Each of the text's four parts is accompanied by a selection of primary documents, arranged in approximate chronological order (some have no precise dates) for ease of browsing. Each document is cross-referenced in the text and provides a fuller picture of the point under discussion. The majority of the documents are first-person accounts—letters, memoirs, and oral histories—that reveal what women at the time were thinking and doing. We have chosen as many as we could find that allow the reader to experience an incident or emotion with the narrator, whether campaigning for suffrage, striking for higher pay, doing stoop labor in a vegetable field, or standing up to racism. A few are amusing, many are moving, and some by women of color are disturbing, especially those that recount racially scarring childhood events. Such documents provide the visceral sense of history that is difficult to convey in an analytic text.
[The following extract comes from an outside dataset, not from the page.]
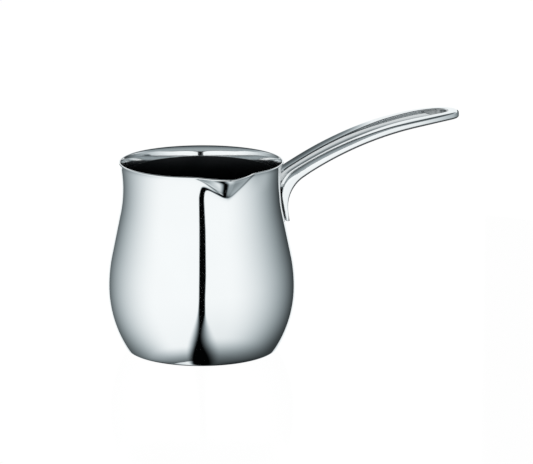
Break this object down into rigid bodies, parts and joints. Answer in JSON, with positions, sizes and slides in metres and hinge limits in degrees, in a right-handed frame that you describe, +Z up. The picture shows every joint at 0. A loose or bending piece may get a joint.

We intend Texas Through Women's Eyes for a wide audience, including college students, teachers, and anyone with an interest in Texas history and women's history. We especially hope that it will suggest research topics to young scholars. We have concluded each chapter with a list of secondary sources, grouped by subject, upon which we drew most heavily. In addition to serving as documentation, we hope these lists will function as bibliographic maps pointing to the many unexplored and barely explored avenues for future books, theses, and dissertations.